Lo que pasa es que el programa de la música absoluta no se puede traducir al lenguaje del verbo, que es el que usamos la mayoría de los humanos para expresar nuestros pensamientos. El lenguaje musical tiene formas como las literarias y una gramática compleja, como la del verbo, pero las formas y la gramática no son las ideas. Las de un poeta pueden quedar plasmadas en un bello soneto y las de un filósofo en un magnífico ensayo, pero ninguno de ellos podría expresarlas en música. Un músico no tiene verbo para decir sus cosas, sólo tiene música. Y si le preguntan ¿qué significa?, contesta: "Si mis ideas las pudiera expresar con palabras, no escribiría música". Esa es la música absoluta, cuyo programa de ideas no tiene traducción al lenguaje verbal. Beethoven hizo muy poca música programática y la obra más extensa de esa característica es la Sinfonía Pastoral.
Desde siempre yo prefiero la música absoluta y esta preferencia se ha acentuado con el paso de los años. Amo profundamente la música de Beethoven y sus sinfonías, pero la que menos me llega es la Pastoral, la Sexta. Su música me emociona profundamente, pero en cuanto la asocio al ambiente bucólico que al autor motivó, enormemente se me desvanece el gusto. Así ha sido desde hace más de sesenta años y eso es triste.
Desde que vi anunciado el programa de la OSX para el 17 de marzo, decidí asistir al concierto para deshacerme de ese, llamémoslo maleficio, que me impedía entender y disfrutar de las excelsas ideas musicales de esa sinfonía, sin verme estorbado por su contexto programático. Mis experiencias anteriores me dijeron que la OSX, por su enorme calidad de competividad mundial y magistral dirección, sería capaz de ayudarme a ello.

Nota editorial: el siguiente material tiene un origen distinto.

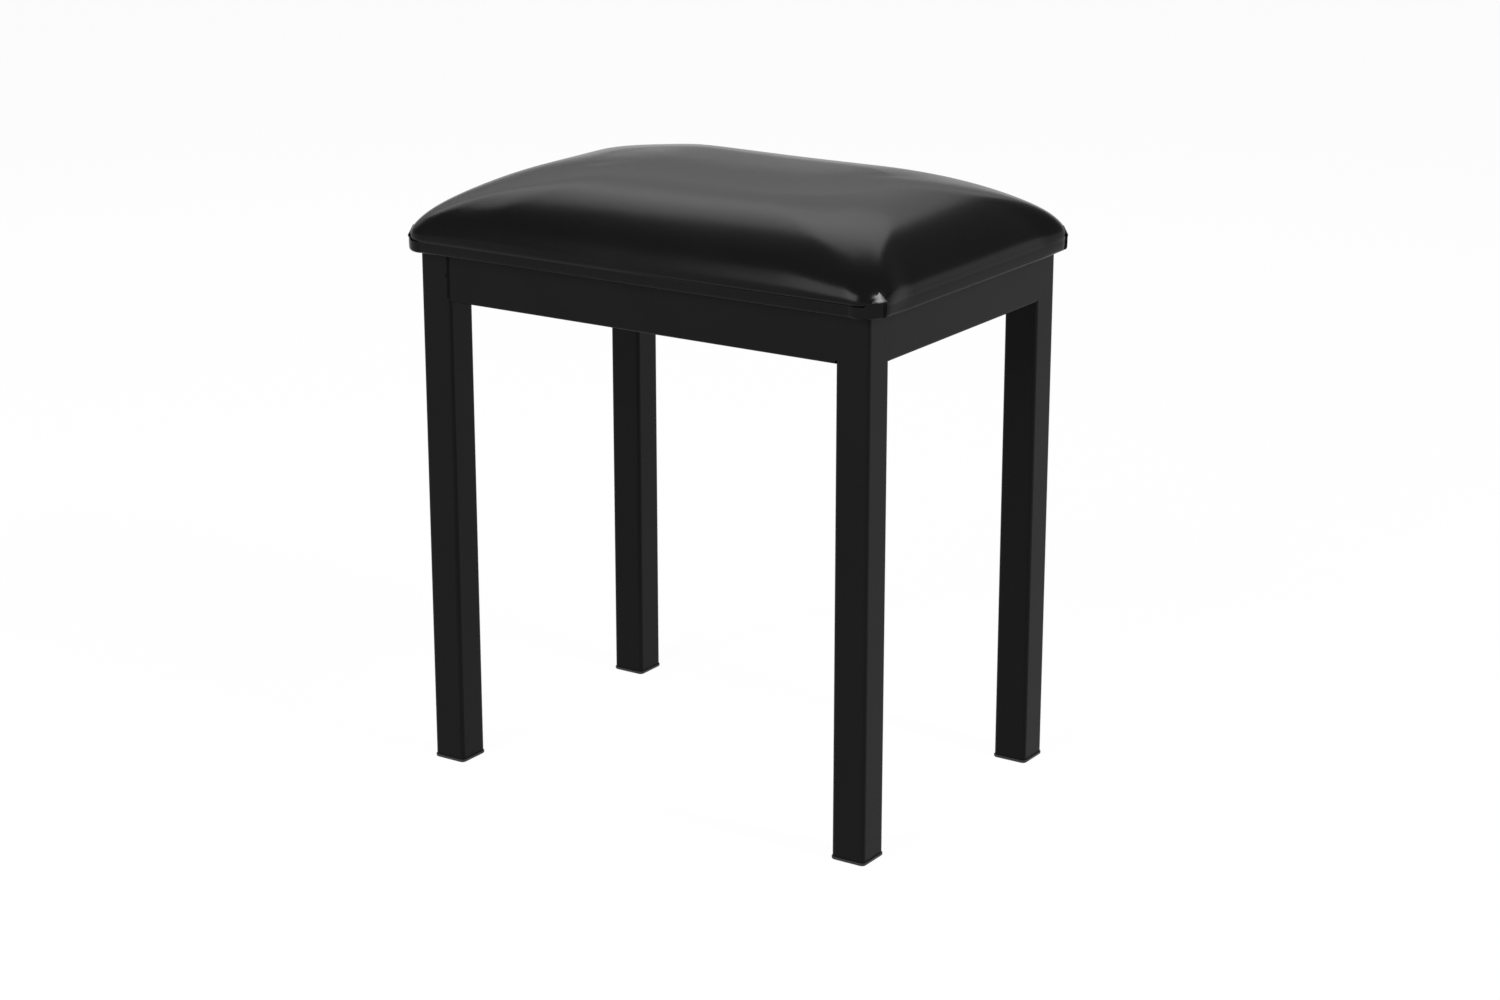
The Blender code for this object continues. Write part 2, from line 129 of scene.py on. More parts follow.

Con buena entrada, aunque no un lleno, y abriendo el programa, se presentó el maestro Martin Lebel para dirigir, desde el podio y de memoria, la Sexta Sinfonía de Beethoven. La verdad es que ajusté, conscientemente, los controles correspondientes de mi corteza cerebral para desaparecer el programa externo a la música y la dejé totalmente expuesta y receptiva para las ideas musicales. ¡Y qué experiencia, amigos míos!; se me dio la magia de desaparecer cualquier contaminación extramusical. Disfruté, por vez primera y como nunca, de la magia y sabiduría beethovenianas encerradas en esa obra, atenido nada más a las ideas y el lenguaje musicales, tan hermosos, significativos y penetrantes. Gracias por ello a los responsables.